A well-connected network has been a key building block for creating an illustrious character for a novel or action adventure movie to the point of become a cliché. With good reason, its potential for moving the needle forward within any given engagement can be unlimited. Like most other powerful and unwieldy instruments employed by fiction, a generous helping of stylizing within fiction makes the real thing look lackluster. How to build it? First, start going to things. Undiluted networking events (the kind that have “networking” in the name) present an easy start. Go present yourself as the fleet manager or operations manager that you are and leave it at that.
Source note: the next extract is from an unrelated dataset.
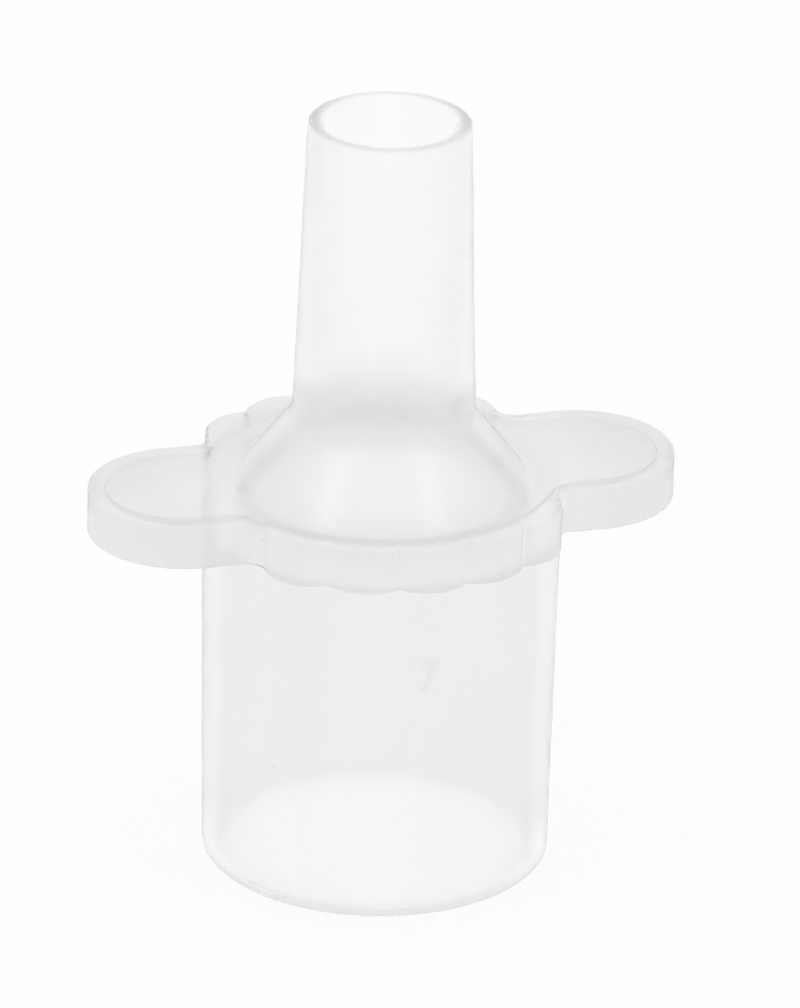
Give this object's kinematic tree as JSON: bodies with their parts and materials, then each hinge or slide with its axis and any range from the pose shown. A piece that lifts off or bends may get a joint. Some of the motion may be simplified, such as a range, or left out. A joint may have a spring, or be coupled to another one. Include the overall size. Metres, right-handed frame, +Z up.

Networking events are notorious for “not leading to anything.” Finding clients or powerful connections is not really the end game for these. Next go to events were other professionals are, that don’t have “Networking” in their name or description. Connect with them as a person. See what else they are into. Are they going to any events this weekend or next week? These are the people you will stay connected with. Second, send cold emails to people you find interesting. If you read an article by or an interview with someone you find interesting or relevant to your position and industry, reach out. The chances of them reaching back out and some benefit coming your way are good. Doing this often makes the chances even higher. Lastly, join an org. A professional organization or the local chamber of commerce are filled with people looking to connect and make the most of their profession. Example, fleet managers likely join an org because they want to work their way to managing a fleet at a larger company. Going to their events will yield more mutual relationships.

Keep It

The saying goes, “the fortune is in the follow up.” Staying connected with your networkees is the real way to develop a well-connected, movie level network and yield the benefits. The question many ask is how. The answer is, all of the above. Email, phone, letters, social network. Send an email once a quarter or once a month. Schedule a call or lunch every so often. With the omnipresence of social media, passive follow up has never been easier. Following them on LinkedIn or Facebook and liking/commenting lightly should do trick. Stay top of mind, but not in their face. 30 minutes weekly on LinkedIn might be enough to nurture your million-dollar network. Also, use whatever they will respond to. Today, everyone has a preferred way to communicate. Conforming to that will win them. To take it to the next level use this model, Create Connect Consume. Create content in your space. It broadens your surface area. People knowing you makes you more valuable than others. Connect with other people in the space about the topic at hand. Consume other peoples’ created content. They have been consuming your content. Validating them will make you a more valuable connection. Each pillar feeds the other and all are needed for the model to run like a champ. Example, writing about your fleet management experience may help others. Also, commenting on a fellow fleet manager’s post will signal that you are in tune with their content. Hands down, the easiest way to network is following your interests and wearing your profession on your sleeve. People of all walks of life have hobbies and gather to practice those hobbies. Meaning just doing that fun thing will bring business owners, doctors, lawyer, and whatever else your way. Hiking, road biking, scuba diving, and Dungeons and Dragons can be your ticket to smashing your goals. Remember that content is key, so making sure your content is relevant and your responses to other’s posts are sincere and provide deeper insight, will assure that you will build a great network.